His points are surprising and force us to reframe our entire understanding of the issue. Here are a few examples, many of which don't make sense until you get the benefit of Marshall's full explanation:
* Climate change is not a tame problem, but a "wicked" one.
* Climate change is not an environmental problem.
* Fossil fuel companies must be stopped, but they are not the enemy.
* Polar bears and our grandchildren are not the ones who need to be saved.
* Conservatives are not the enemies of climate change action, but essential allies.
* Guilt over our personal contributions to climate change and fear of what will happen are our biggest opponents.
* Climate change is not in any sense a religion, but evangelical churches may be our best models for learning how to communicate about it.
I had some anxiety as I read this book, not so much because it's about climate change, but because for the first 40 chapters or so, Marshall tells us only how NOT to communicate about climate change: why politically loaded messages hurt the cause, how making the problem scarier encourages us to ignore it even more, and how the science isn't going to convince much of anyone, for instance.
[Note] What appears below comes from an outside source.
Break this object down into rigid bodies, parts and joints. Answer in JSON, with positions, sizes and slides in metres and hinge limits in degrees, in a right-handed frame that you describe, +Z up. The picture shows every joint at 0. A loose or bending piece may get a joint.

I was afraid that I was going to get to the end of the book and find out that his conclusion was "So basically, we're f***ed."
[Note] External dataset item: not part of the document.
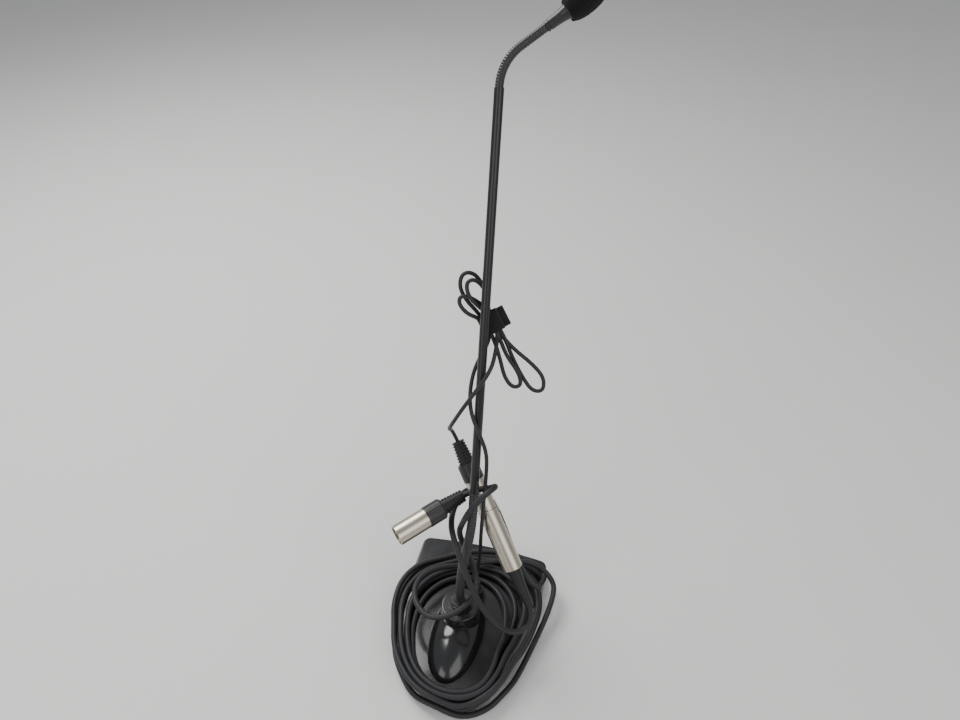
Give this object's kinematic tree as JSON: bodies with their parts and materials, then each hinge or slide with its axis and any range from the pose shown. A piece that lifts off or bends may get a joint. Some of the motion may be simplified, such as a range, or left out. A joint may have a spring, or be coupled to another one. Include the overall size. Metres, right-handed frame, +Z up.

Thankfully, it wasn't. At the end of the book, Marshall revisits all his key points and turns them on their heads, showing how the things we're doing wrong in communicating climate change can maybe be done differently and effectively. It's not that those of us who are working to solve the climate change problem aren't trying hard enough to communicate: it's that there's an entirely different and unexpected way for us to go about it that is likely, based on a great deal of research and investigation, to do a much, much better job.
We tend to understand climate change in limited ways, each of us confined to some extent by our peers and expectations. Marshall's book helps us break out of those limited understandings to see the big picture, and in the process to find new resolve, new allies, and new hope for immediate change.